6. Les exosomes des DHLFs favorisent la prolifération des cellules cancéreuses pulmonaires via l’activation de la voie PAR1-PI3K-AKT-mTOR
PAR1 est un récepteur largement reconnu pour MMP1. L’étude a utilisé l’antagoniste PAR1 SCH79797 pour confirmer que MMP1 exerce ses effets pro-tumoraux en se liant à PAR1. L’analyse RNA-seq a montré que 407 gènes étaient régulés à la hausse et 182 gènes à la baisse dans les cellules SK-MES-1 traitées avec des exosomes de DHLFs. Les analyses GO et KEGG ont indiqué que la voie de signalisation PI3K-AKT était significativement enrichie. Les expériences de Western blot ont confirmé que les exosomes de DHLFs activaient significativement la voie PI3K-AKT-mTOR dans les cellules NSCLC, tandis que les exosomes avec une expression réduite de MMP1 atténuaient cette activation.
7. MMP1 exosomal favorise la croissance tumorale in vivo
Les expériences de formation de tumeurs sous-cutanées chez des souris nues ont montré que les exosomes de DHLFs favorisaient significativement la croissance tumorale, tandis que les exosomes avec une expression réduite de MMP1 ou l’inhibiteur PAR1 atténuaient cet effet pro-tumoral. L’analyse immunohistochimique et Western blot a en outre confirmé que les exosomes de DHLFs activaient la voie PI3K-AKT-mTOR pour favoriser la croissance tumorale.
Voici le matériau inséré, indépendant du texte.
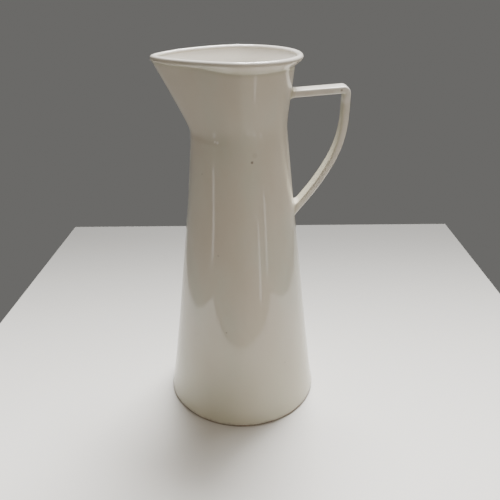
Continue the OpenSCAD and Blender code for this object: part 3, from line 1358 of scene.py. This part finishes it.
@dataclass(frozen=True)
class Lamp:
    """A rectangular soft light: its place, what it faces and its size in metres, and its power in watts."""

    name: str
    place: Triple
    target: Triple
    size: tuple[float, float]
    power: float
    tint: Triple = (1.0, 1.0, 1.0)

    def build(self) -> None:
        """Hangs the light, out of the camera's sight."""
        data = bpy.data.lights.new(self.name, "AREA")
        data.shape = "RECTANGLE"
        data.size, data.size_y = self.size
        data.energy = self.power
        data.color = self.tint
        light = bpy.data.objects.new(self.name, data)
        light.location = self.place
        way = light.location - type(light.location)(self.target)
        light.rotation_euler = way.to_track_quat("Z", "Y").to_euler()
        light.visible_camera = False
        bpy.context.scene.collection.objects.link(light)


@dataclass
class Studio:
    """Pale floor with painted shade towards the back, soft lights and the camera."""

    floor_corners: tuple[tuple[float, float], ...] = (
        (-0.192, -0.150),
        (0.206, -0.150),
        (0.205, 0.228),
        (-0.165, 0.227),
    )
    camera_place: Triple = (0.0, -0.2791, 0.2362)
    camera_down: float = 27.5
    camera_right: float = 0.98
    lens: float = 40.2
    # The board's colour in front and at the back: painted light in front and painted shade behind
    board_lit_front: Triple = (0.94, 0.93, 0.90)
    board_shaded_back: Triple = (0.19, 0.188, 0.182)
    wall: Triple = (0.148, 0.146, 0.14)
    lit_room: Triple = (0.66, 0.575, 0.47)
    lit_way: Triple = (-0.08, -0.95, 0.30)
    dark_room: Triple = (0.06, 0.054, 0.045)
    dark_way: Triple = (-0.66, -0.75, 0.0)
    # Between which values of a direction's agreement with a way the room changes to that way's colour
    lit_span: tuple[float, float] = (-0.3, 1.0)
    dark_span: tuple[float, float] = (0.35, 0.95)
    # Between which depths the board goes from its front colour to its back colour
    board_shade_span: tuple[float, float] = (-0.12, 0.24)
    lamps: tuple[Lamp, ...] = (
        Lamp("overhead", (0.14, 0.40, 0.98), (0, 0, 0.05), (0.46, 0.46), 31.0, (1.0, 0.99, 0.97)),
        Lamp("window_gap", (0.66, -0.98, -0.22), (0, 0, 0.17), (0.07, 0.22), 0.13),
        Lamp("doorway_right", (0.90, -0.78, -0.16), (0, 0, 0.10), (0.06, 0.20), 0.10),
        Lamp("doorway_left", (-1.0, -0.62, -0.14), (0, 0, 0.10), (0.10, 0.22), 0.15),
    )

    def build_camera(self) -> None:
        """Makes the camera, a little above the jug and looking down at it."""
        data = bpy.data.cameras.new("camera")
        data.lens = self.lens
        data.sensor_width = 36.0
        data.clip_start = 0.01
        camera = bpy.data.objects.new("camera", data)
        camera.location = self.camera_place
        camera.rotation_euler = (math.radians(90 - self.camera_down), 0, math.radians(-self.camera_right))
        bpy.context.scene.collection.objects.link(camera)
        bpy.context.scene.camera = camera

    def build_world(self) -> None:
        """A dim grey room, warmer and lighter in front and darker towards the front left."""
        world = bpy.data.worlds.new("room")
        world.use_nodes = True
        g = Graph(world.node_tree)
        way = g.add("TexCoord").outputs["Generated"]
        lit = g.ramp(g.aligned(way, self.lit_way), *self.lit_span)
        dark = g.ramp(g.aligned(way, self.dark_way), *self.dark_span)
        shade = g.blend(lit, colour(self.wall), colour(self.lit_room))
        shade = g.blend(dark, shade, colour(self.dark_room))
        g.feed(world.node_tree.nodes["Background"].inputs["Color"], shade)
        bpy.context.scene.world = world

    def build_floor(self) -> None:
        """A pale, matt board, with painted shade that darkens it towards the back."""
        points = np.array([(x, y, 0.0) for x, y in self.floor_corners]) / MM
        floor = make_piece("floor", points, np.array([[0, 1, 2, 3]]), np.zeros((0, 3), int))
        material = bpy.data.materials.new("pale_board_painted_shade")
        material.use_nodes = True
        g = Graph(material.node_tree)
        depth = g.add("SeparateXYZ", None, Vector=g.add("TexCoord").outputs["Object"]).outputs["Y"]
        # Painted shade: darker towards the back
        shade = g.blend(g.ramp(depth, *self.board_shade_span), colour(self.board_lit_front), colour(self.board_shaded_back))
        shader = material.node_tree.nodes["Principled BSDF"]
        g.feed(shader.inputs["Base Color"], shade)
        shader.inputs["Roughness"].default_value = 0.7
        floor.data.materials.append(material)
        floor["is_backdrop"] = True

    def build(self) -> None:
        """Makes the whole studio."""
        self.build_camera()
        self.build_world()
        self.build_floor()
        for lamp in self.lamps:
            lamp.build()


def main() -> None:
    """Loads the frame, builds the studio and the jug round it, and reports each piece."""
    logging.basicConfig(level=logging.INFO, format="%(name)s: %(message)s")
    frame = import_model()
    cad_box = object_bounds()
    LOG.info("frame nodes: %s", ", ".join(sorted(frame["nodes"])))
    Studio().build()
    effects = SharedEffects()
    handle_glaze = HANDLE_GLAZE.build(effects)
    form = JugForm(height=cad_box[1][2] / MM)
    Shell(form).build(SHELL_GLAZE.build(effects))
    FootRing(form).build(BareClayFinish().build(effects))
    strap = Strap(form)
    strap.build(handle_glaze)
    # The upper joint's hollow gets strong painted shade, the lower one's a little
    upper_sizes = {"length": 2.4, "spread": 1.4, "pooled_and_shaded": 0.9, "under": 1.0}
    lower_sizes = {"length": 4.2, "spread": 2.2, "pooled_and_shaded": 0.35, "under": 0.15}
    upper = SlipJoint(strap, Node.UPPER_JOINT, strap.bar_root, -strap.bar_way, **upper_sizes)
    lower = SlipJoint(strap, Node.LOWER_JOINT, strap.bow_root, strap.bow_way, **lower_sizes)
    for joint in (upper, lower):
        joint.build(handle_glaze)


if __name__ == "__main__":
    main()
Conclusion et signification
Cette étude démontre que les fibroblastes sénescents de l’IPF favorisent la progression du NSCLC en sécrétant des exosomes contenant MMP1, qui activent la voie de signalisation PAR1-PI3K-AKT-mTOR. Ces résultats offrent de nouvelles perspectives thérapeutiques pour les patients atteints d’IPF-LC, en ciblant les fibroblastes sénescents ou des facteurs clés tels que MMP1 et PAR1 pour inhiber la progression tumorale. De plus, l’étude met en lumière le rôle important des exosomes dans la progression de l’IPF-LC, ouvrant la voie à de nouvelles stratégies thérapeutiques.
Points forts de la recherche
- Découverte importante : Première démonstration que les fibroblastes sénescents de l’IPF favorisent la progression du NSCLC via les exosomes MMP1.
- Innovation méthodologique : Utilisation de la spectrométrie de masse et du séquençage monocellulaire pour identifier systématiquement les facteurs SASP dans les exosomes des fibroblastes de l’IPF.
- Valeur applicative : Les résultats offrent de nouvelles cibles thérapeutiques pour les patients atteints d’IPF-LC, avec un potentiel clinique significatif.
Autres informations pertinentes
Les limites de l’étude incluent le fait qu’elle se concentre uniquement sur l’effet pro-tumoral de MMP1 exosomal, sans explorer pleinement le rôle des autres composants actifs des exosomes. Les recherches futures viseront à étudier ces composants pour identifier davantage de cibles thérapeutiques potentielles. De plus, la taille de l’échantillon de patients IPF et de témoins sains est relativement petite, et des études futures prévoient de collecter davantage d’échantillons pour améliorer la fiabilité et la validité des résultats.